Joining Breakout from Minneapolis, Munster says Google is managing to position itself to lever the company's competency of search in ways that seemed like sci-fi fantasy just a few years ago. In particular Munster says the search king's efforts in wearable technology and self-driving cars aren't just ahead of the game but are defining the space for the competition.
Munster says products like Google Glass, clunky and dorky though they may be for now, are going to one day replace smartphones. If that just meant the best hardware in a crowded space the opportunity would be too small to move Google's bottom line. Think Microsoft (MSFT) and the minimal bang for the buck its gotten with the wildly successful Xbox console.
Google Glass is a whole different game because of the information about you and your environment the company has been accumulating for the last decade. That information gives Google the edge even after competitors manage to catch up on the hardware side. As Apple (AAPL) has been proving since the release of the first iPod, the real money is in creating an ecosystem. Google knows who you are what you want and where you can get it. The form factor of the glasses can be improved but no one is going to be able to replicate Google's information about you.

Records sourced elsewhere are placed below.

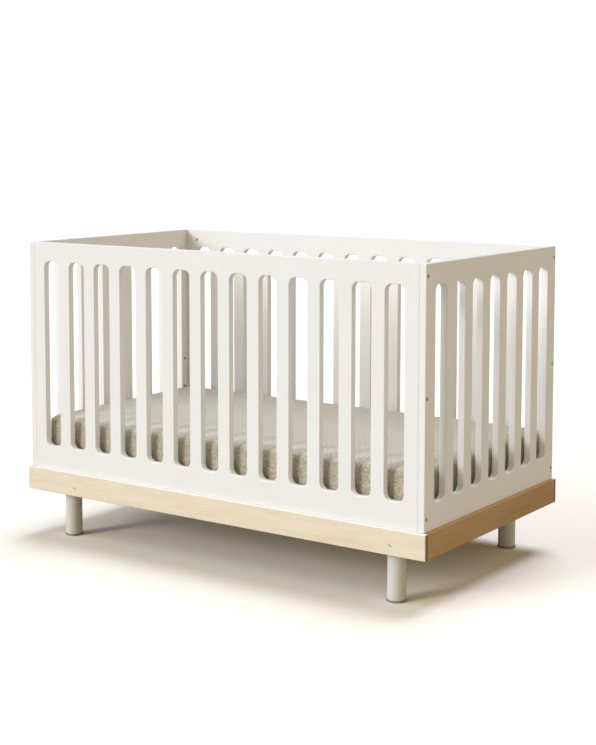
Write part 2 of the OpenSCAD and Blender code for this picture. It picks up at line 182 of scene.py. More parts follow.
def turned(name, rings, sides=32):
    """A shape turned about Z: a disc that is extruded from ring to ring, each (radius, height)."""
    bpy.ops.object.select_all(action="DESELECT")
    radius, height = rings[0]
    bpy.ops.mesh.primitive_circle_add(
        vertices=sides, radius=radius, fill_type="NGON", location=(0, 0, 0)
    )
    piece = bpy.context.object
    piece.name = name
    bpy.ops.object.mode_set(mode="EDIT")
    bpy.ops.mesh.select_all(action="SELECT")
    bpy.ops.transform.translate(value=(0, 0, height))
    for next_radius, next_height in rings[1:]:
        bpy.ops.mesh.extrude_region_move(
            TRANSFORM_OT_translate={"value": (0, 0, next_height - height)}
        )
        if abs(next_radius - radius) > 1e-7:
            share = next_radius / radius
            bpy.ops.transform.resize(value=(share, share, 1), center_override=(0, 0, next_height))
        radius, height = next_radius, next_height
    bpy.ops.mesh.select_all(action="SELECT")
    bpy.ops.mesh.normals_make_consistent(inside=False)
    bpy.ops.object.mode_set(mode="OBJECT")
    return piece


def pointing(axis, side, place):
    """The matrix that turns +Z to one side along an axis (0 X, 1 Y, 2 Z) and moves to a place."""
    way = Vector((0, 0, 0))
    way[axis] = side
    return Matrix.Translation(place) @ way.to_track_quat("Z", "Y").to_matrix().to_4x4()


def finish(piece, material, body, slot, *nodes):
    """Shades flat faces flat, gives a piece its material and body, and hides the CAD nodes it
    replaces. The slot is not used.
    """
    pick(piece)
    bpy.ops.object.shade_smooth_by_angle(angle=math.radians(35))
    apply_modifier(piece, "WEIGHTED_NORMAL", keep_sharp=True)
    piece.data.materials.clear()
    piece.data.materials.append(material)
    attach(piece, body)
    if nodes:
        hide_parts(*nodes)
    return piece


def node_group(name, inputs, outputs):
    """A shader node group; inputs are (name, type, value) and outputs (name, type)."""
    group = bpy.data.node_groups.new(name, "ShaderNodeTree")
    for socket, kind, value in inputs:
        made = group.interface.new_socket(socket, in_out="INPUT", socket_type="NodeSocket" + kind)
        made.default_value = value
    for socket, kind in outputs:
        group.interface.new_socket(socket, in_out="OUTPUT", socket_type="NodeSocket" + kind)
    return group, group.nodes.new("NodeGroupInput"), group.nodes.new("NodeGroupOutput")


def node(tree, kind, inputs=(), **settings):
    """A node with its settings. Each input is a number or colour, or a socket to link from."""
    made = tree.nodes.new("ShaderNode" + kind)
    for setting, value in settings.items():
        setattr(made, setting, value)
    for socket, value in dict(inputs).items():
        if isinstance(value, bpy.types.NodeSocket):
            tree.links.new(value, made.inputs[socket])
        else:
            made.inputs[socket].default_value = value
    return made


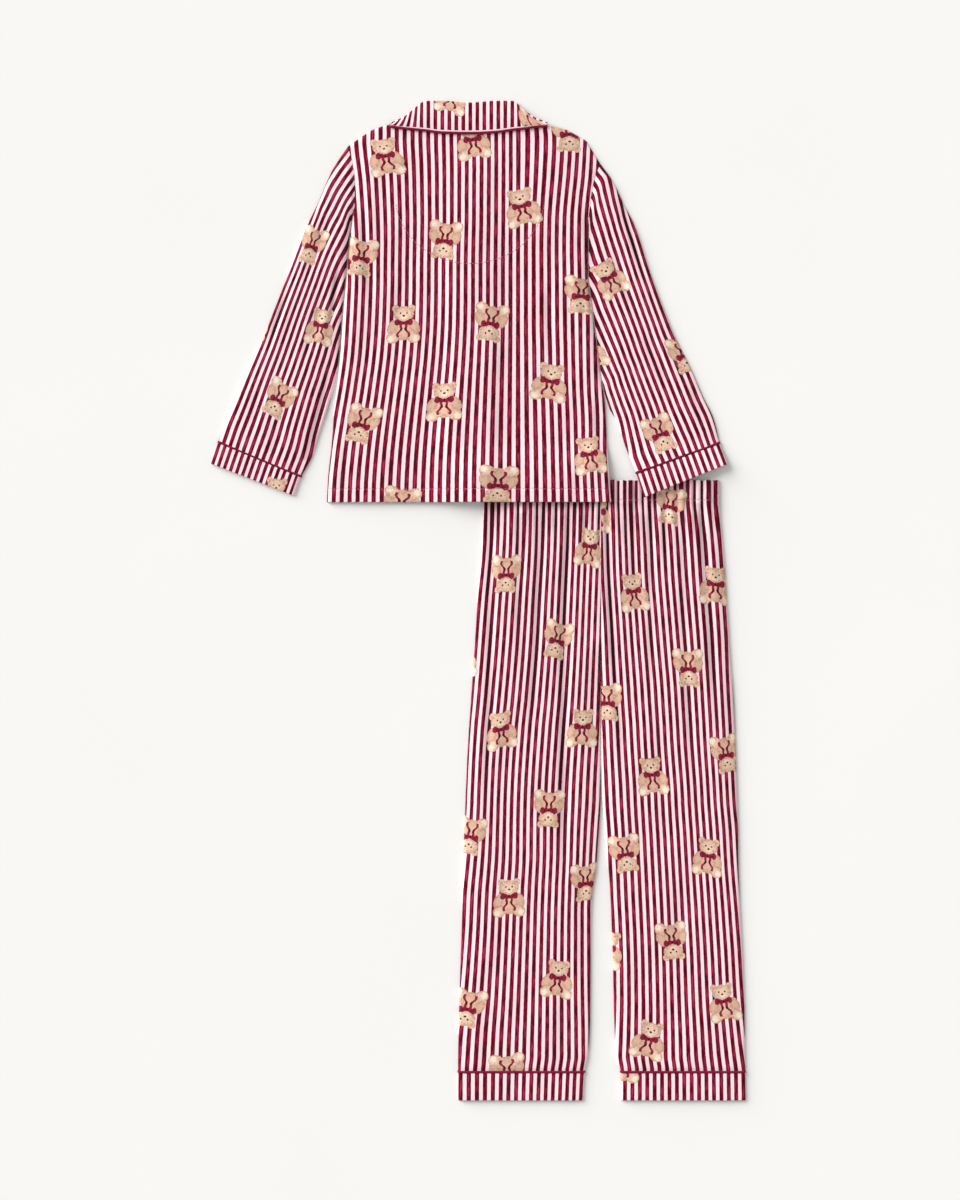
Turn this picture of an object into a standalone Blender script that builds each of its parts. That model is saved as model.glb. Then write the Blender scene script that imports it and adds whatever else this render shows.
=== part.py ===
"""A child's pyjama set lying flat with its backs up: a collared top over the waist of its trousers.

Lengths are millimetres until a mesh is made. Each garment has its own plan frame: x runs to the right
from its centre line, drop runs down from its top edge, and both are turned into X and Y at the end.
A flattened garment has a lower layer flat on the floor and an upper layer lying on it, whose sides
turn down round the lower one. Left and right are the viewer's.
"""
import math

import bmesh
import bpy
import numpy as np

MM = 0.001

# Cloth
WALL = 1.2          # one layer of brushed cotton
BAND_WALL = 1.8     # a turned band: two layers pressed together
SEAM = 0.3          # gap between pieces that are sewn together or lie face to face
AIR = 0.7           # gap between the two layers of a flattened garment
EDGE_RADIUS = 3.2   # how far in from its side an upper layer starts to turn down
FRONT_INSET = 2.9   # how far a lower panel stays inside the side of the upper one
SLIT = 1.0          # gap between the top's side and the sleeve that lies along it
PIPING = 2.4        # width of a piped seam
PIPING_CROWN = 1.7  # height of the cord's crown above the least height of a flattened tube
PIPING_FOOT = 0.7   # height of its two sides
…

The other innovation getting hyped by Google bulls is self-driving technology. Munster says it sounds crazy but self-driving cars could be only a decade away from mass production. If and when that happens Google is going to have a monopoly on licensing the technology to the auto makers. The auto industry will continue to make the hardware but Google will make the software that shapes the driving experience.
The misconception among investors is that Google isn't going to get paid on these developments until the freeways are dominated by driverless cars. In reality there will be an evolution of the technology likely starting with accident avoidance assistance and the obvious mapping.
None of this has much to do with Google's earnings report on Thursday. Google's stock has a history of making huge moves when the company reports but the direction is almost random. The way Munster sees it, another of Google's periodic post-earnings collapses would be a gift for those looking to enter a long-term position.